**** MATERIAL SUPPLIED

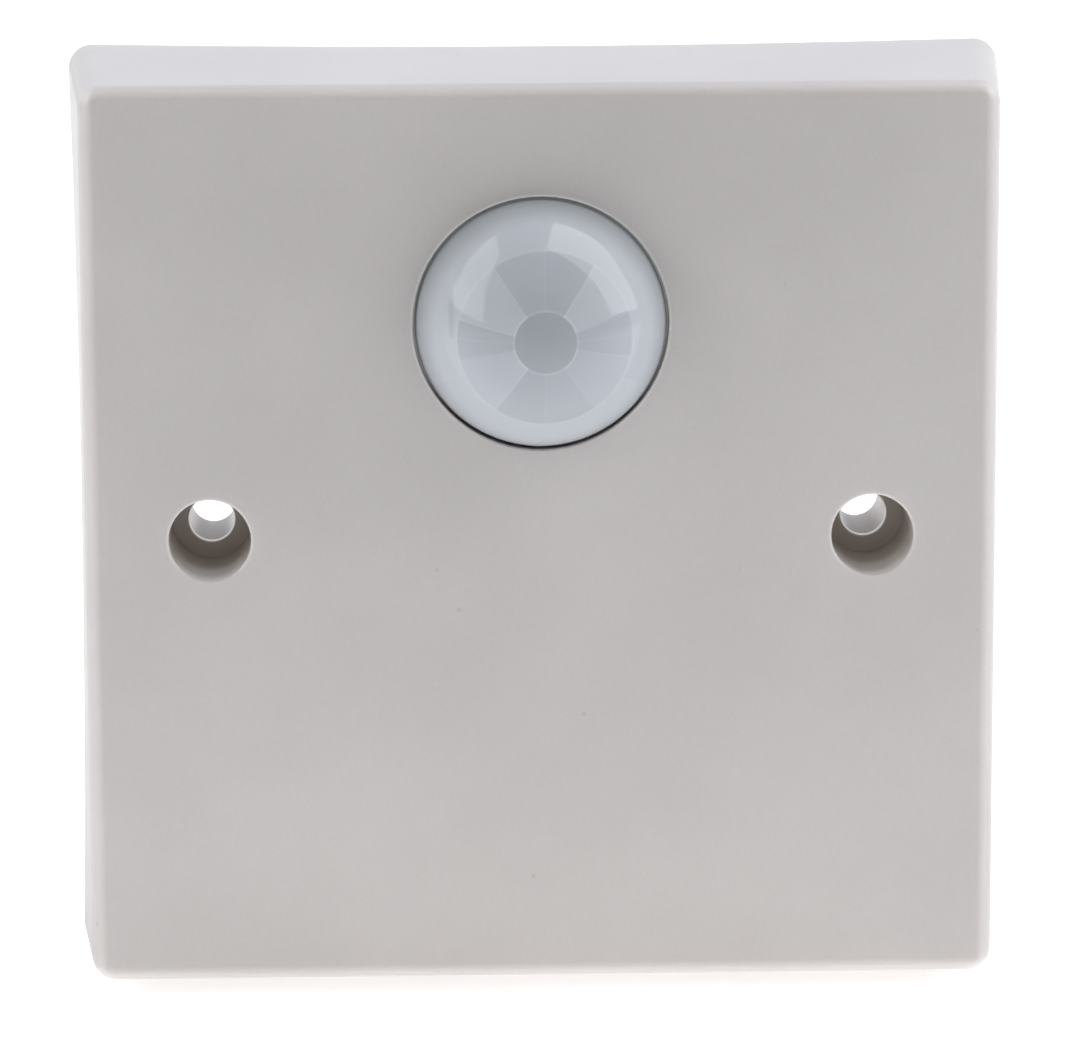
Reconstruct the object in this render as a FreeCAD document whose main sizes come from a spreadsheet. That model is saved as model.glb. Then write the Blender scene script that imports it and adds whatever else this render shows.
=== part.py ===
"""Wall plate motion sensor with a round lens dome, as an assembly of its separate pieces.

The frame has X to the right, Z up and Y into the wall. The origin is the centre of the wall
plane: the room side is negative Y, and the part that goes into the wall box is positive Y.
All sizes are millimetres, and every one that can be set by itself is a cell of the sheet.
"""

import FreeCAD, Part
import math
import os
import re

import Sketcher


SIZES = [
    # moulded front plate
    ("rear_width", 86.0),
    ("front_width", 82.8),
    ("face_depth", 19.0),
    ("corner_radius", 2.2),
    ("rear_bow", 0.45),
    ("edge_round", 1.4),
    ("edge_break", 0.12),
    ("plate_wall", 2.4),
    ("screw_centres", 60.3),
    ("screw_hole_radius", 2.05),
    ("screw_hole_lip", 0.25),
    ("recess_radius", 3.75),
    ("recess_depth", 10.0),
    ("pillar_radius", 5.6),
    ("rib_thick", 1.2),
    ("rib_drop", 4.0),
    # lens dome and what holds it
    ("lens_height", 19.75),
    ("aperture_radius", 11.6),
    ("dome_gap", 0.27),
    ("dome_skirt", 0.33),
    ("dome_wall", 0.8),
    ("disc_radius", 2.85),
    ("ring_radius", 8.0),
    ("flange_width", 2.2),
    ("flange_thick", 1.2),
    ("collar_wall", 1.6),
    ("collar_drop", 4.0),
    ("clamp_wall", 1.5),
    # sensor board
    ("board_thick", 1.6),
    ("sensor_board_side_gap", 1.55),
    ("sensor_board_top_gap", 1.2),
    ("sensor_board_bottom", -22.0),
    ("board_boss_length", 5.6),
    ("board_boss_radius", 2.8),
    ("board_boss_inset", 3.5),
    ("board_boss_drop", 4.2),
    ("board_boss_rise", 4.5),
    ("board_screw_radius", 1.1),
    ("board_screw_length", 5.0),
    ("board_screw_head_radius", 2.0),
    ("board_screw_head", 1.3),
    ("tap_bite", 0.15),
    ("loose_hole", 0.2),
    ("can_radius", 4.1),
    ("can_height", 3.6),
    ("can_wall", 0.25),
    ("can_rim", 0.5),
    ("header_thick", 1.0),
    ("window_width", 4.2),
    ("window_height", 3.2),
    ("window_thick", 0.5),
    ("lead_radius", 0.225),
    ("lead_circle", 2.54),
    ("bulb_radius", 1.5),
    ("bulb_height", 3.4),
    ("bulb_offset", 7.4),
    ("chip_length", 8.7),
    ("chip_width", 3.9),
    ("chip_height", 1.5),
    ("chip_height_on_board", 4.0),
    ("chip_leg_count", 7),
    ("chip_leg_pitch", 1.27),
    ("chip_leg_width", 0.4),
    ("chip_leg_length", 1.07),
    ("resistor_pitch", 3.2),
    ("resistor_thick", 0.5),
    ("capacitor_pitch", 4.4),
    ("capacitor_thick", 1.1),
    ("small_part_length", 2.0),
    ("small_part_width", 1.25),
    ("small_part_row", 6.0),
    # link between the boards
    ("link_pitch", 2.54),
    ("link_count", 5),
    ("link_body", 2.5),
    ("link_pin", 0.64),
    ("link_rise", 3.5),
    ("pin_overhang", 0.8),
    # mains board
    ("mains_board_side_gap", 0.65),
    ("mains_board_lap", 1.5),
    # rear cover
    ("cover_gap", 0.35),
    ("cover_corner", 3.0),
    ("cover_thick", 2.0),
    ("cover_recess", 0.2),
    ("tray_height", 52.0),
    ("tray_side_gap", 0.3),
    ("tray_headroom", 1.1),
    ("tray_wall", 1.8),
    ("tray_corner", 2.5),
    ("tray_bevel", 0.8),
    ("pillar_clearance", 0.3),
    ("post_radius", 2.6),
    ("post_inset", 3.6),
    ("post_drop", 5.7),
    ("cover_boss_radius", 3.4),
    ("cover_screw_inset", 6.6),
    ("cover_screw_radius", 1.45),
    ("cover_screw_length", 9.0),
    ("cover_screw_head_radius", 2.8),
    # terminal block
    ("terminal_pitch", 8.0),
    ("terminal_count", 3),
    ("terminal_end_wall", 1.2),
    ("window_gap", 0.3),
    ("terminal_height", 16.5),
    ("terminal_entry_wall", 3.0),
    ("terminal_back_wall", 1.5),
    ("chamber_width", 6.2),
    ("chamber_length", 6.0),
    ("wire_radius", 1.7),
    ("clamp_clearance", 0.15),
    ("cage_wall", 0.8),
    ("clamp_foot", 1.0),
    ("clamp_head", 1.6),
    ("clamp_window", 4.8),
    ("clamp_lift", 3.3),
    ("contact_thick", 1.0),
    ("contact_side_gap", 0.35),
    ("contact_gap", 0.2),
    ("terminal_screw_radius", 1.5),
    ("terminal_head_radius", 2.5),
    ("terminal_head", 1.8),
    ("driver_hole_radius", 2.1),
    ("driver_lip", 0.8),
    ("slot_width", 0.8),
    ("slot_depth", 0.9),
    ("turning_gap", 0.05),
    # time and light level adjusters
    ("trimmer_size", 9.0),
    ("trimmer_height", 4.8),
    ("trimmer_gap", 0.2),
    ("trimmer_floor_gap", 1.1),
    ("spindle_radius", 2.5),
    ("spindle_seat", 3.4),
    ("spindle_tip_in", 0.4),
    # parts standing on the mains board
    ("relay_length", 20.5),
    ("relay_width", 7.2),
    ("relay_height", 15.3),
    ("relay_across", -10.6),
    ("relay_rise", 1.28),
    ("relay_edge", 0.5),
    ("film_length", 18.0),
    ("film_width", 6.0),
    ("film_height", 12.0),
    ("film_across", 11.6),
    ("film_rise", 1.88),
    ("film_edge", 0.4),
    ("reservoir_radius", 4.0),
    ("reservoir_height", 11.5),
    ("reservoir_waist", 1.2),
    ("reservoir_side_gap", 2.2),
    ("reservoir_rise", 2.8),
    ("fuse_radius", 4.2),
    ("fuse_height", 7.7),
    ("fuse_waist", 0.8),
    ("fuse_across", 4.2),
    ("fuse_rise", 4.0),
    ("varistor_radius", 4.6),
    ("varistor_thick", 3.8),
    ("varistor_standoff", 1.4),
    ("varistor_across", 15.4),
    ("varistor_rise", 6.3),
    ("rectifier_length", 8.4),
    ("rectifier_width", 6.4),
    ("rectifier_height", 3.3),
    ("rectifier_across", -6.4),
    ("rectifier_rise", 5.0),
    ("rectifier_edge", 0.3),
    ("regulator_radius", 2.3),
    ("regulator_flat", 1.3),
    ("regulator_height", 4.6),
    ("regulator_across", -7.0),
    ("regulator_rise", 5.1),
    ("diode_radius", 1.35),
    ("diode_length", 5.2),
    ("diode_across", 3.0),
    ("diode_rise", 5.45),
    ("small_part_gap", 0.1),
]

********
**** MATERIAL SUPPLIED

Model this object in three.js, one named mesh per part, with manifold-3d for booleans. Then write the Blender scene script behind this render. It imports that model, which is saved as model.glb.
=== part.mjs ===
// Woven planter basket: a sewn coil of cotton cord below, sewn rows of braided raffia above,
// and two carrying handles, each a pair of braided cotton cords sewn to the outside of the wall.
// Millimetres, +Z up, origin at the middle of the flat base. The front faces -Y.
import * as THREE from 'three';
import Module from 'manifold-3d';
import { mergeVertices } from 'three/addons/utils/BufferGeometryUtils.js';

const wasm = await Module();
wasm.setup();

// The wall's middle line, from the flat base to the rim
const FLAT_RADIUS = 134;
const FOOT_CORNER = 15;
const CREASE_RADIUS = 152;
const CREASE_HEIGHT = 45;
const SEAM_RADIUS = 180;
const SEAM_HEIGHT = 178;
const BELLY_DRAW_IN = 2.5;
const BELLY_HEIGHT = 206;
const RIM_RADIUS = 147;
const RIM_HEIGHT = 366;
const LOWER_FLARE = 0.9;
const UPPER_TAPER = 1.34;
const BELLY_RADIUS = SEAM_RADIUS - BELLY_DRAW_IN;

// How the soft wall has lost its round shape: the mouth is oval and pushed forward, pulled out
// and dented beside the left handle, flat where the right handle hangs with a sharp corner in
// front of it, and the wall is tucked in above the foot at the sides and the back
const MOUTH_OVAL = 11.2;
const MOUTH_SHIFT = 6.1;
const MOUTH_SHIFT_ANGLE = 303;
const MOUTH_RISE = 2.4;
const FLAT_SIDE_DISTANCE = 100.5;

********

Extract exactly the run of lines beginning at the line with "Reconstruct the object" and ending at the line with "its separate pieces.", including both ends and nothing beyond them.

Reconstruct the object in this render as a FreeCAD document whose main sizes come from a spreadsheet. That model is saved as model.glb. Then write the Blender scene script that imports it and adds whatever else this render shows.
=== part.py ===
"""Wall plate motion sensor with a round lens dome, as an assembly of its separate pieces.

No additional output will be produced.